|Edward J. Moskala|
|Born||November 6, 1921|
|Died||April 9, 1945(aged 23)|
|Place of birth||Chicago, Illinois|
|Place of death||Kakazu Ridge, Okinawa Island|
|Place of burial||
Rock Island National Cemetery|
Rock Island, Illinois
|Allegiance||United States of America|
|Service/branch||United States Army|
|Rank||Private First Class|
|Unit||383rd Infantry Regiment, 96th Infantry Division|
|Awards||Medal of Honor|
Edward J. Moskala (November 6, 1921 – April 9, 1945) was a United States Army soldier and a recipient of the United States military's highest decoration—the Medal of Honor—for his actions during the Battle of Okinawa in World War II.

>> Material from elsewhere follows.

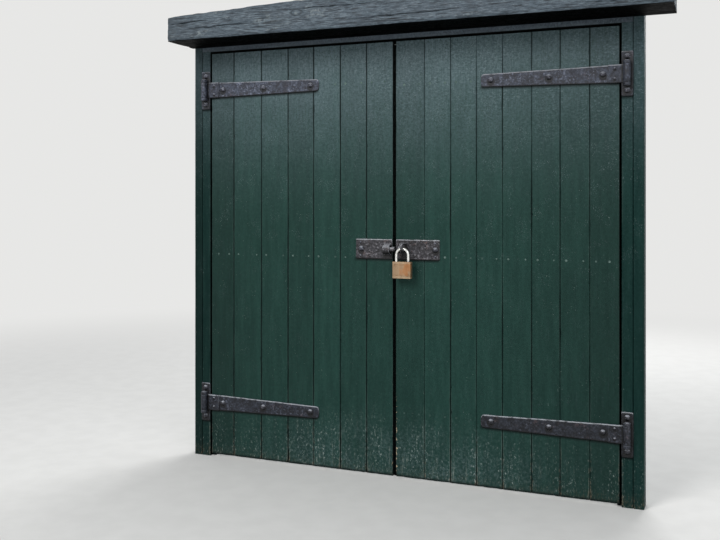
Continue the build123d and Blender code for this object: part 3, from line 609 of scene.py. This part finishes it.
def near_edges(z, edges, spread=0.018):
    """Heights along a piece, with close ones added about each edge that casts a shadow."""
    extra = [np.arange(edge - spread, edge + 0.003, 0.0022) for edge in edges]
    inside = [q for q in np.concatenate(extra) if z[2] < q < z[-2]]
    return np.unique(np.concatenate((z, inside)))


def shadow(below, across):
    """How dark it is this far below an edge, where the edge runs across."""
    return np.where(across & (below > -SHADOW_TOP), 1.4 - below / SHADOW, 0)


def under_iron(side, x, z):
    """How dark it is just under the straps and the lock plate, from 0 to 1."""
    run = np.abs(x - PIN_X[side])
    on_strap = (run > 0.02) & (run < STRAP_RUN)
    drop = STRAP_HALF[0] + (STRAP_HALF[1] - STRAP_HALF[0]) * run / STRAP_RUN
    dark = [shadow(centre - drop - z, on_strap) for centre in iron_z[side]]
    low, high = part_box(side + "_lock_plate")
    dark.append(shadow(low.z - z, (x > low.x - 0.001) & (x < high.x + 0.001)))
    return np.clip(np.max(dark, 0), 0, 1)


# Boards

board_lines = {}
for side, count in BOARD_COUNT.items():
    lines = [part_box(f"{side}_board_{i}")[0].x for i in range(1, count + 1)]
    board_lines[side] = lines + [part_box(f"{side}_board_{count}")[1].x]

FACE_STEPS = (0, 0.010, 0.03, 0.08, 0.2, 0.35, 0.5, 0.65, 0.8, 0.92, 0.97, 0.99, 1)
FACE_WEAR = (1.0, 0.6, 0.15, 0, 0, 0, 0, 0, 0, 0, 0.15, 0.6, 1.0)
WORN_FOOT = 0.28
TONGUE_Y = 0.008
REAR_V = 0.0024
FREE_EDGE_V = 0.0002
# How much painted shade darkens each joint, from the left
JOINTS = {
    "left": (1, 0.95, 0.9, 0.9, 0.9, 0.85, 0.9, 1),
    "right": (1, 0.35, 0.75, 0.5, 0.6, 0.7, 0.7, 0.6, 1),
}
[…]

Moskala joined the Army from his birth city of Chicago, Illinois, and by April 9, 1945 was serving as a private first class in Company C, 383rd Infantry Regiment, 96th Infantry Division. On that day, at Kakazu Ridge on Okinawa Island, he destroyed two enemy machine gun positions before volunarily staying behind to cover his unit's withdrawal. He later helped rescue wounded men who had been left behind and was killed while aiding another wounded comrade. He was posthumously awarded the Medal of Honor ten months later, on February 26, 1946.
Moskala, aged 23 at his death, was buried in Rock Island National Cemetery, Rock Island, Illinois.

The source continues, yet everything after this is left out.